6 réponses à “Le banquier du Reich en bande dessinée ? Une fresque historique de qualité

  1. Intéressant qu’une bande dessinée, considérée par certains comme un art mineur, puisse éclairer un pan de l’histoire… Des personnages fictifs et une certaine liberté vis-à-vis de la rigueur historique sont chose courante en littérature, notamment dans les biographies romancées, et je suis d’accord avec vous : cela génère effectivement une certaine gêne quant à la réalité ou pas des dialogues et des actions !
    Mais il faut bien introduire du suspense pour garder le lecteur en haleine et… vendre «quelques » volumes n’est-ce pas ?

    1. Bonjour Christiane,

      Merci pour votre commentaire. Plutôt que de vous répondre directement, je vous renvoie à l’intervention de “Curieux” et de ma réponse à sa question.

  2. Si Schacht a bénéficié d’une si bonne réputation pendant si longtemps et s’il a été “protègé” à Nuremberg, alors qu’il était mouillé jusqu’au cou dans le régime nazi, cela prouve surtout qu’il y avait des intérêts puissants à l’époque, qui sont restés puissants après la guerre et jusqu’à aujourd’hui, et qui ont voulu l’arrivée au pouvoir d’Hitler à un moment donné et l’ont favorisée. Schacht était le représentant de ces intérêts puissants.

    À part ça, êtes vous sûr que ce personnage appelé Lübke était fictif? Il y a eu un Lübke historique: Heinrich Lübke, un nazi qui avait réussi à se reconvertir après la guerre et qui était même devenu président de la République fédérale allemande en 1959, avant de devoir démissionner parce qu’on avait découvert qu’il était beaucoup plus impliqué dans le régime nazi qu’on n’avait cru.

    1. Merci pour votre commentaire. J’ignorais totalement l’existence de cet autre Lûbke, bien réel celui-là !

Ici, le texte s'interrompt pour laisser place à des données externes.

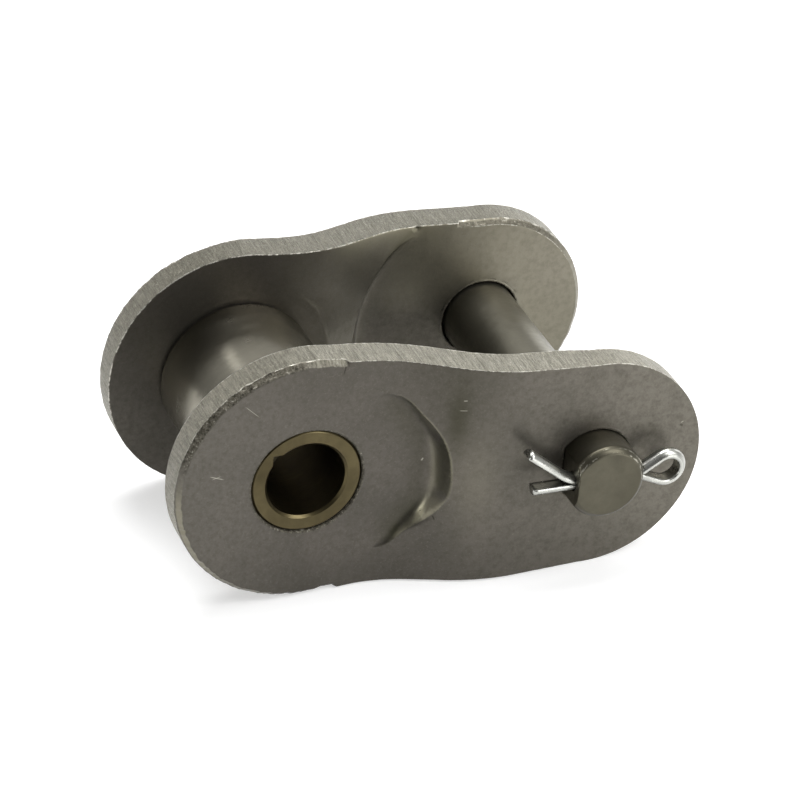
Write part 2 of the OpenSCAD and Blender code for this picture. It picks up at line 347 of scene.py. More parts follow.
def pocket_points(pocket, edge):
    """Rows of points along a pocket's edge and rings over its wall, each with its least spacing."""
    rows = []
    for shift, spacing in ((0, 0.1), (0.16, 0.1), (-0.16, 0.1), (0.4, 0.16), (-0.4, 0.16)):
        rows.append((edge[:, :2] + edge[:, 2:] * shift, spacing))
    rings = []
    for r in np.arange(*pocket.ring_radii, WALL_STEP):
        for a in np.arange(-pocket.ring_angle, pocket.ring_angle, WALL_STEP / r):
            x, z = pocket.x + pocket.side * r * cos(a), r * sin(a)
            if x < RINGS_END and pocket.gap(np.array([x]), np.array([z]))[0] > -0.5:
                rings.append((x, z))
    rows.append((np.array(rings), WALL_STEP * 0.6))
    return rows


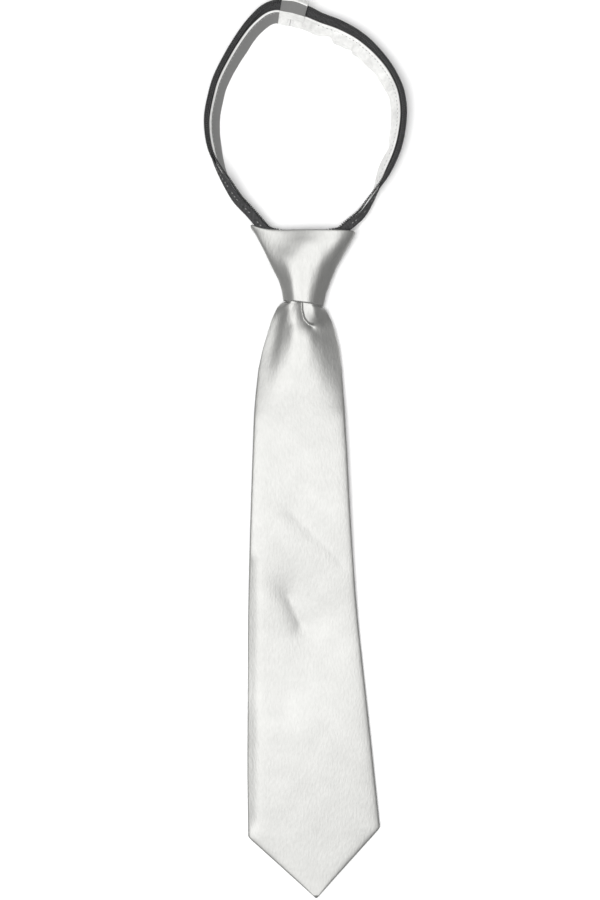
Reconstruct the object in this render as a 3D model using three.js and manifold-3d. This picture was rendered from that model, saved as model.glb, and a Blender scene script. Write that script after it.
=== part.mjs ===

      Pour répondre à votre question, c’est Philippe Guillaume lui-même qui m’a confirmé le caractère fictif de Rolf Lübke, créé pour les besoins du récit. Il m’a d’ailleurs validé l’article avant publication. En passant, c’est la preuve qu’il est toujours délicat de mêler faits et fiction…

    2. Voir au sujet de Lübke, un article intéressant de Jens-Christian Wagner, paru dans le numéro 30 de « Die Zeit » (19.07.2007) et lisible sur Zeit online : il y est notamment question de « avoir ou ne pas avoir été nazi »…

  3. Parmi les créations les plus spectaculaires de Hjalmar Schacht, il y a les “bons MEFO”, pour “Metallurgische Forschungsgesellschaft”, entreprise fictive fondée par les firmes Krupp et Siemens. Les MEFO sont des obligations d’entreprise que Schacht a mises en place en Allemagne quand il était président de la Reichsbank de 1933 à 1939, sous le régime nazi. Ils avaient pour but de financer l’industrie de l’armement allemande en contournant les restrictions imposées par le traité de Versailles. Ils s’inscrivaient dans le cadre d’un vaste projet de relance économique tout en permettant de contenir l’inflation. Ils étaient utilisés pour commercer avec l’Europe de l’Est, l’Europe centrale et l’Amérique latine, permettant ainsi de ne pas passer par le marché de changes et donc de ne pas laisser de traces comptables. Ils étaient aussi employés pour rémunérer les entreprises fournissant le Reich. (Biagio Bossone, Stefano Labini, “Macroeconomics in Germany: The forgotten lesson of Hjalmar Schacht”, VOXeu, 2016 – https://voxeu.org/article/macroeconomics-germany-forgotten-lesson-hjalmar-schacht).

    Schacht organise de fait l’insolvabilité de l’Allemagne vis-à-vis de l’extérieur, comme il l’avait fait en 1924 sur le plan intérieur. La dette publique massive en devises étrangères que l’Allemagne avait accumulée pendant la Grande Dépression n’est pas résorbée pendant les premières années du Troisième Reich. Schacht négocie plusieurs traités commerciaux avec des pays de l’Amérique du Sud et des Balkans selon lesquels l’Allemagne peut importer des matières premières et payer en Reichsmarks, ce qui donne la garantie que la dette ne s’alourdit pas, tout en permettant au gouvernement allemand de négocier la dette existante. (Voir Frédéric Clavert, “Hjalmar Schacht, financier et diplomate (1930-1950), Bruxelles, Peter Lang, 2009).

    Zurich a ses gnomes, Berlin avait les siens. Schacht n’était pas le moins virtuose d’entre eux. Il a su cacher au reste du monde le réarmement de l’Allemagne, prouvant une fois de plus que la réalité dépasse de loin la fiction.